▶ [EXERCISE GOAL] In the material below, identify each line bearing the word "this". Reproduce those lines.

▶ [PROVIDED MATERIAL]

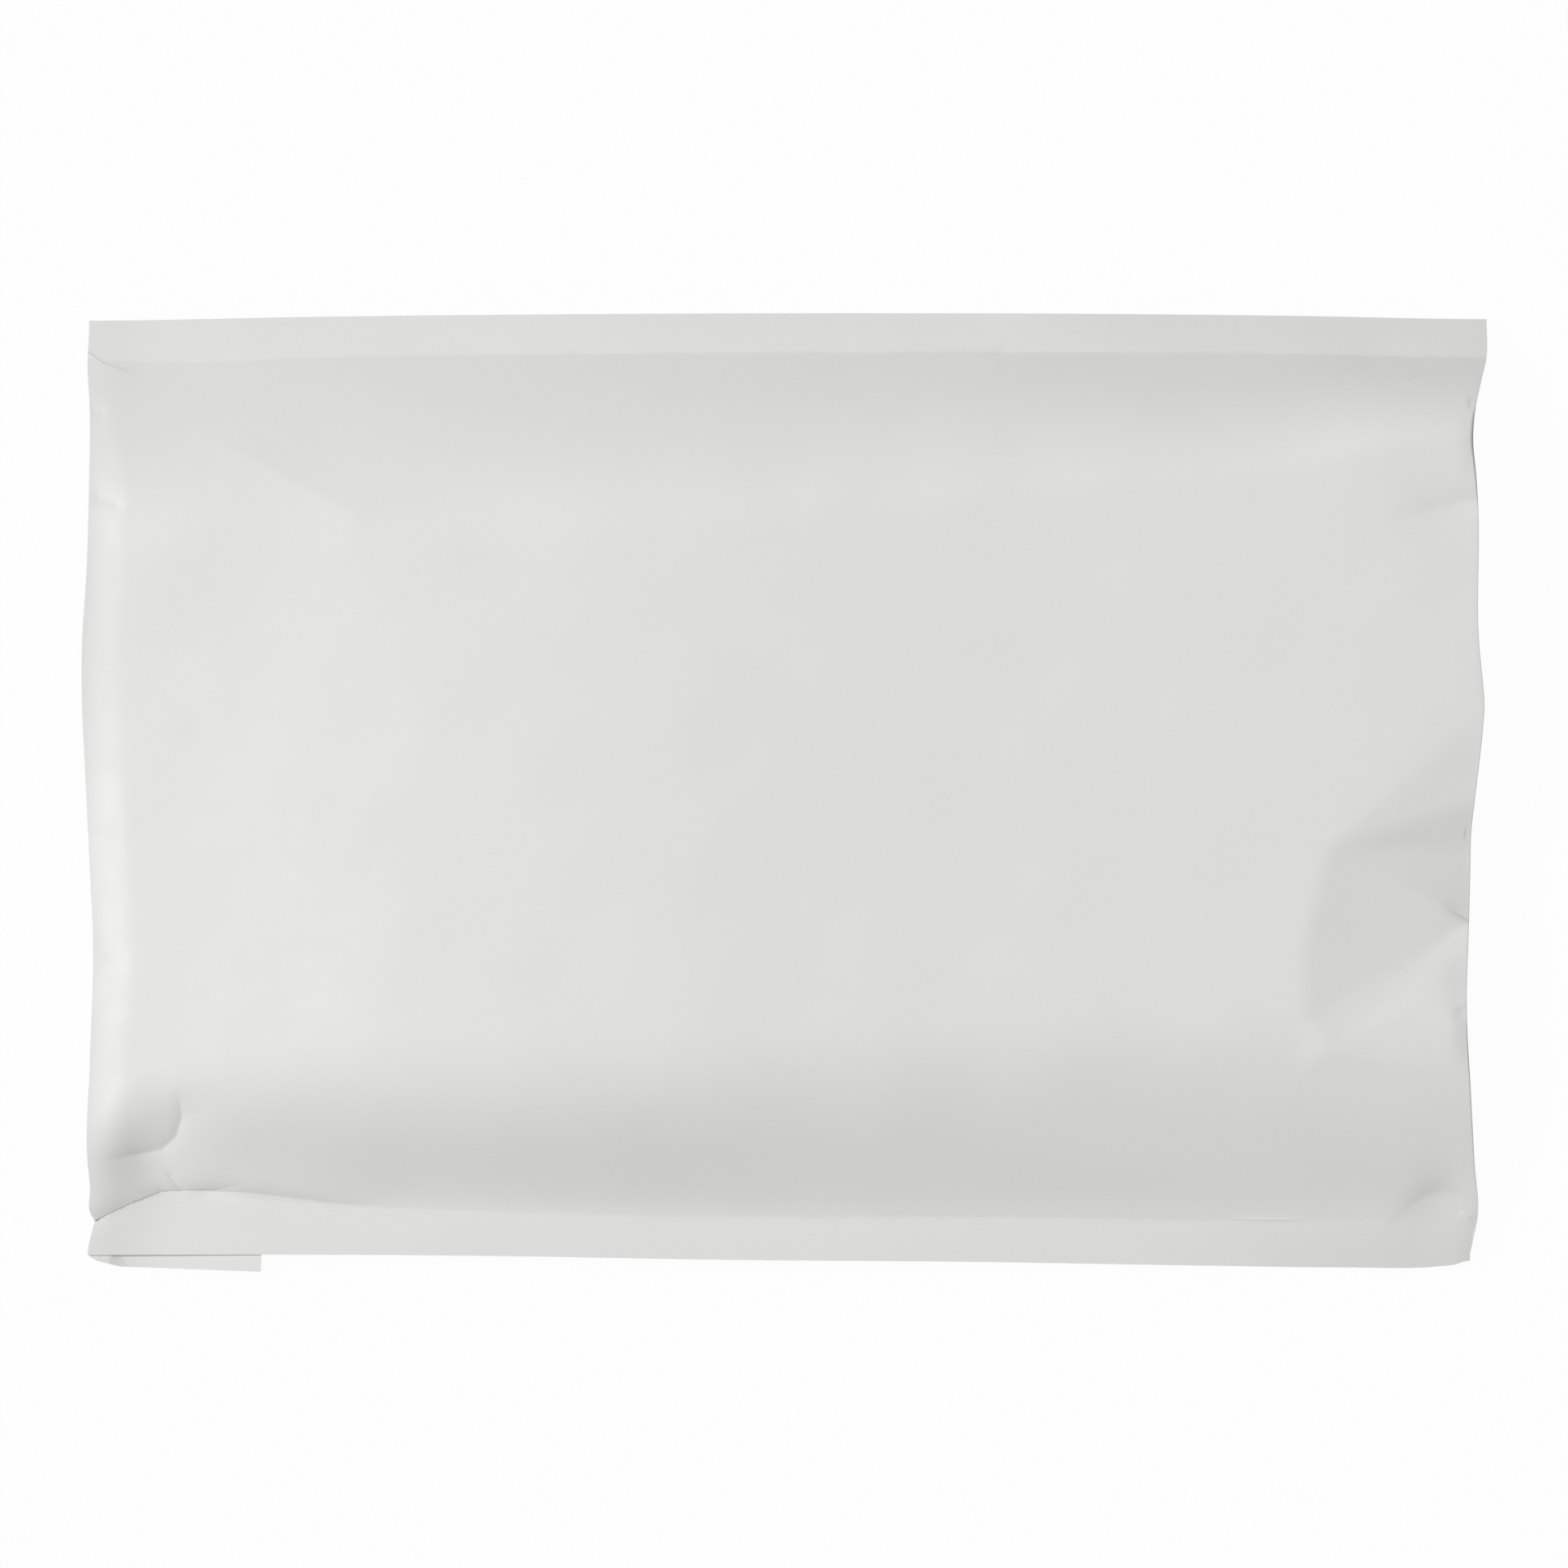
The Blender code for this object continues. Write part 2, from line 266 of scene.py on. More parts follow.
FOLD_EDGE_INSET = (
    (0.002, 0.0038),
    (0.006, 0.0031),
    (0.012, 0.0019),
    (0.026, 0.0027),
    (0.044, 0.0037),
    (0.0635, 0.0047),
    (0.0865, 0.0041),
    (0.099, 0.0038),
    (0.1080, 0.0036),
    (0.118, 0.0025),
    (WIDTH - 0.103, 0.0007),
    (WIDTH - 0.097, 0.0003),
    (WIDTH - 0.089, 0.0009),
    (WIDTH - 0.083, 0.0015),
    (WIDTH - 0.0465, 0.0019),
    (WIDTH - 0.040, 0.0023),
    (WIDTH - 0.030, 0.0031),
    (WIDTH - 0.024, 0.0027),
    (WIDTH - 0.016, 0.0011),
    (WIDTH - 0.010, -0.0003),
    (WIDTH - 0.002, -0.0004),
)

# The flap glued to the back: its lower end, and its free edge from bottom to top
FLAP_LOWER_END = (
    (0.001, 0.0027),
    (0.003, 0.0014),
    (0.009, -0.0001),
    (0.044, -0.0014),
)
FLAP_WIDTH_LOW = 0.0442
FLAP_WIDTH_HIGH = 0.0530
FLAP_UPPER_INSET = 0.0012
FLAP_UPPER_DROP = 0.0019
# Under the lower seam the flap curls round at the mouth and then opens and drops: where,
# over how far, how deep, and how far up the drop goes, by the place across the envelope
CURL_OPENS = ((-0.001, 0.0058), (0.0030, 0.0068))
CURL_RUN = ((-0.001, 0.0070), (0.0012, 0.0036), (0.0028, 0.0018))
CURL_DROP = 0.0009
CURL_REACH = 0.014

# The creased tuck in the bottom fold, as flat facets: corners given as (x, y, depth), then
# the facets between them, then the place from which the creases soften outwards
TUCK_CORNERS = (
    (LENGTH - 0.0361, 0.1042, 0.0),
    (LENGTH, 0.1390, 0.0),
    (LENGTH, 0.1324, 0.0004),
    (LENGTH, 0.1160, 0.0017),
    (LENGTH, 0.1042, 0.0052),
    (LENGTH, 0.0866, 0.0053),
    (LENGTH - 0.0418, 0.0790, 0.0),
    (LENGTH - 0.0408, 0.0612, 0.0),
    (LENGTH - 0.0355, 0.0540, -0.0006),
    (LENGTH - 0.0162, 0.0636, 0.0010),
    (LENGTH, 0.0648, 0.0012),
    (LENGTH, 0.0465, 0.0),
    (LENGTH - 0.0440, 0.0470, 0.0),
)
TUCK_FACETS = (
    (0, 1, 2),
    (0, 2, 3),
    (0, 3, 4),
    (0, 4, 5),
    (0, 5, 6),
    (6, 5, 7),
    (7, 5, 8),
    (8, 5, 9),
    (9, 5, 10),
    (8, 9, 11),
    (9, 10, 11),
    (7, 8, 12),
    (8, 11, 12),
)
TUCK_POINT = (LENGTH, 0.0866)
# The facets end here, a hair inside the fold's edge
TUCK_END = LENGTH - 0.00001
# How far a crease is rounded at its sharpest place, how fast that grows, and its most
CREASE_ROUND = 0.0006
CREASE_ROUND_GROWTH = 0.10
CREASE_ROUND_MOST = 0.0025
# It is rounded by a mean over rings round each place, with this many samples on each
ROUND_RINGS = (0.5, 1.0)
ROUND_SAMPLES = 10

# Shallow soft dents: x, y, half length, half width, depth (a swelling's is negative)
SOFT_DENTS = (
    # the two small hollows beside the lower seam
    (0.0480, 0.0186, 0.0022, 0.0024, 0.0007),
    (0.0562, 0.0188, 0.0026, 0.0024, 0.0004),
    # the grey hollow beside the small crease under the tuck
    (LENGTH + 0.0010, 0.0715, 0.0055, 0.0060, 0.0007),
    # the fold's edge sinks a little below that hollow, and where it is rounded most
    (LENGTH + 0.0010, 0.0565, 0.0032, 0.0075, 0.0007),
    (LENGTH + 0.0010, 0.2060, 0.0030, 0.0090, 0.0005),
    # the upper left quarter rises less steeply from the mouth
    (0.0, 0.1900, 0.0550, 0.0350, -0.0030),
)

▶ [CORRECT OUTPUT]
The Blender code for this object continues. Write part 2, from line 266 of scene.py on. More parts follow.
# It is rounded by a mean over rings round each place, with this many samples on each